En la catedral de Oviedo se custodia una pieza de tela conocida como «pañolón de Oviedo» que Jorge Manuel Rodríguez asocia a esos lienzos que se utilizaron para cubrir el rostro de Jesús.

«Hay que tener en cuenta que, para los hebreos, el alma residía en la sangre y ésta tenía que quedar con el difunto». De modo que debían transportar el cuerpo evitando que se derramaran sangre y otros líquidos. Por eso era importante recoger toda la sangre.

¿Hay alguna posibilidad de que el llamado pañolón de Oviedo sea esa pieza? Jorge Manuel Rodríguez llevó a cabo un estudio comparativo de la pieza ovetense y la Sábana Santa de Turín y el resultado fue sorprendente: el rostro del personaje que aparece en el lienzo de Oviedo coincide exactamente con el rostro que se muestra en la Síndone de Turín.

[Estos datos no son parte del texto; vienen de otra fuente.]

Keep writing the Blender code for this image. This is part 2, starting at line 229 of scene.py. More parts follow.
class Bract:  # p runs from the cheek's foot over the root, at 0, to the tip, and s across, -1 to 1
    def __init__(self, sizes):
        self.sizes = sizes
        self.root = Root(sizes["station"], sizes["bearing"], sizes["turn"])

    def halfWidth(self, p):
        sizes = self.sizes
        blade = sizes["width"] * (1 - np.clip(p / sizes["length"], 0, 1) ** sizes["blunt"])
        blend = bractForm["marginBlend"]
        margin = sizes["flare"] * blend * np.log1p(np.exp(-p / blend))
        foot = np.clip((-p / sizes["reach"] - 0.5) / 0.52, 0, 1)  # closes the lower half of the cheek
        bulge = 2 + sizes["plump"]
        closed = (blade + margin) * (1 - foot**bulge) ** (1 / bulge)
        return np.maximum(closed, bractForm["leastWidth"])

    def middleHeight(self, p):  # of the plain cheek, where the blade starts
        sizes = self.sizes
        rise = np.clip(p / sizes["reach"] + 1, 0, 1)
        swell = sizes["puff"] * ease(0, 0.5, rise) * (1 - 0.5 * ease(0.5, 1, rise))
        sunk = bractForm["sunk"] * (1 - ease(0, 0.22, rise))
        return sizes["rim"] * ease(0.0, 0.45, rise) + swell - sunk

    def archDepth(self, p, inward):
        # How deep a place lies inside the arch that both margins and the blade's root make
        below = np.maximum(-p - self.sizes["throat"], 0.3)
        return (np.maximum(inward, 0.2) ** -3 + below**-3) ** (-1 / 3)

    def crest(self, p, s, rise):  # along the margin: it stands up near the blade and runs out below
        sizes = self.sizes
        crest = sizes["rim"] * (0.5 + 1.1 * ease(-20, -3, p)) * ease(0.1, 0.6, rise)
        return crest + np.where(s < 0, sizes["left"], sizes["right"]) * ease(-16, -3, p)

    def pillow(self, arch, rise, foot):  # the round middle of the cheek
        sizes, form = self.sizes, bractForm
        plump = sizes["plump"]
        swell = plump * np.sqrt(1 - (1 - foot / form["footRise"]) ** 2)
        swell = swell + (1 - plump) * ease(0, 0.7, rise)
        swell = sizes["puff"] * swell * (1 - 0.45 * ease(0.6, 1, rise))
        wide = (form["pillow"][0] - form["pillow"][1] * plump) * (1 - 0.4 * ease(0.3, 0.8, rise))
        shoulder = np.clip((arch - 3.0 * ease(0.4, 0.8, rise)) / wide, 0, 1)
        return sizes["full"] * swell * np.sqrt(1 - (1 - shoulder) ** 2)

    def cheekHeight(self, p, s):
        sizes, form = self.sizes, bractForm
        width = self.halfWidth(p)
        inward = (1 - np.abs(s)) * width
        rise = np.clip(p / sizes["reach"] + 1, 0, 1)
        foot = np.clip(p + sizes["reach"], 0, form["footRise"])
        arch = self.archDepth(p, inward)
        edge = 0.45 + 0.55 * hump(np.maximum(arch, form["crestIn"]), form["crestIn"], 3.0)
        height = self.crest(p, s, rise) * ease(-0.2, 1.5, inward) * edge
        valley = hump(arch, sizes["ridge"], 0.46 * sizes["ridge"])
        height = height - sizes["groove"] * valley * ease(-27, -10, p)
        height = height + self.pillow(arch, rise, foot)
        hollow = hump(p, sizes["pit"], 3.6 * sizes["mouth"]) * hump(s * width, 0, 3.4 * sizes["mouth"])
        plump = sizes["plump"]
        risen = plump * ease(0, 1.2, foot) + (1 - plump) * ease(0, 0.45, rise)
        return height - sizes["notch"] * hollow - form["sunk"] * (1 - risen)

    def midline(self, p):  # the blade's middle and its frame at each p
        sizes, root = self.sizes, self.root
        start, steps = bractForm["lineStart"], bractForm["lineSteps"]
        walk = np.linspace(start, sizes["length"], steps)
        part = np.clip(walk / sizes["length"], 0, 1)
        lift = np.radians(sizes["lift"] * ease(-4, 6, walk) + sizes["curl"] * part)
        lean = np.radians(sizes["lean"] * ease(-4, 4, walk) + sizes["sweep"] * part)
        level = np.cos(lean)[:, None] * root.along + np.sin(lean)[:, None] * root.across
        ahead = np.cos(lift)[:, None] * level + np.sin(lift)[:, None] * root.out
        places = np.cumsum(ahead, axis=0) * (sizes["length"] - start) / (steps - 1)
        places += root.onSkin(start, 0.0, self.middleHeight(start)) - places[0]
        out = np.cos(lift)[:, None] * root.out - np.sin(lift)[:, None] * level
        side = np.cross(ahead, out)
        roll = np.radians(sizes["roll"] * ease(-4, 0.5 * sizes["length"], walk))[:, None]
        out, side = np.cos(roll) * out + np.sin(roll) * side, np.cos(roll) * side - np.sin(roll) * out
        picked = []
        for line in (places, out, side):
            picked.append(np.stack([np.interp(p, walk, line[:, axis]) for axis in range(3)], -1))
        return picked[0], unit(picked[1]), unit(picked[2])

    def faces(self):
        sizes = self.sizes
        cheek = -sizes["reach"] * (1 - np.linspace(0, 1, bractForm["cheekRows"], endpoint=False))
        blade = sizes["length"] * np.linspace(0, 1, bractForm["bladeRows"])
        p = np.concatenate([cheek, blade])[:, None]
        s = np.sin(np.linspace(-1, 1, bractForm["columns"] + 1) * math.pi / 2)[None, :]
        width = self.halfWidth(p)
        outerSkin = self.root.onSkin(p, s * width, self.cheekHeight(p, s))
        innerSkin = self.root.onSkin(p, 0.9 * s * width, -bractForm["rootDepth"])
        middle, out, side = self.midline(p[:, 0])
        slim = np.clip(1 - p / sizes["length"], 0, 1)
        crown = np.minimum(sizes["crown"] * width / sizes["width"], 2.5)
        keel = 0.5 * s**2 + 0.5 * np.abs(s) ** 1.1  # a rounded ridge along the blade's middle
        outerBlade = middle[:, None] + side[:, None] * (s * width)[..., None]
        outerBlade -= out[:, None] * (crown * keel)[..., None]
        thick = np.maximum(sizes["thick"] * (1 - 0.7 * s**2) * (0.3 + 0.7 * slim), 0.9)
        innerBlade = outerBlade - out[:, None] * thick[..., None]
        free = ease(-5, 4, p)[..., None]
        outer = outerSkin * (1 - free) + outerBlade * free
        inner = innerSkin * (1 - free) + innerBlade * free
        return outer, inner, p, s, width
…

Hasta aquí, lo científica e históricamente comprobable.

La Pasión de Jesús de Nazaret ha desatado, a su vez, pasiones religiosas, filosóficas, políticas y bélicas. El recuerdo de este personaje esencial en la cultura occidental provocó, por ejemplo, la desaforada búsqueda de reliquias, entre las que estaban, naturalmente, los lienzos que cubrieron su cuerpo tras la crucifixión. Los pedazos de cruz se denominan lignum Crucis, e innumerables fragmentos se hallan repartidos por todo el mundo —con ellos se podría construir un navío, según algunos escépticos bienhumorados—. El titulus original, al parecer, se custodia en Roma. Respecto a la corona de espinas, fue también motivo de codicia entre los mercaderes de reliquias de la Edad Media y el Renacimiento. Hay santas espinas diseminadas por toda Europa. Los clavos también son objeto de veneración y, en general, todo cuanto estuviera en contacto con Jesús de Nazaret se ha considerado reliquia: pajas del pesebre donde supuestamente nació, pañales presuntamente originales, manteles (¡!) de la Última Cena… Por supuesto, una de las reliquias más buscadas es el cáliz con el que Jesús celebró la Eucaristía: el Santo Grial.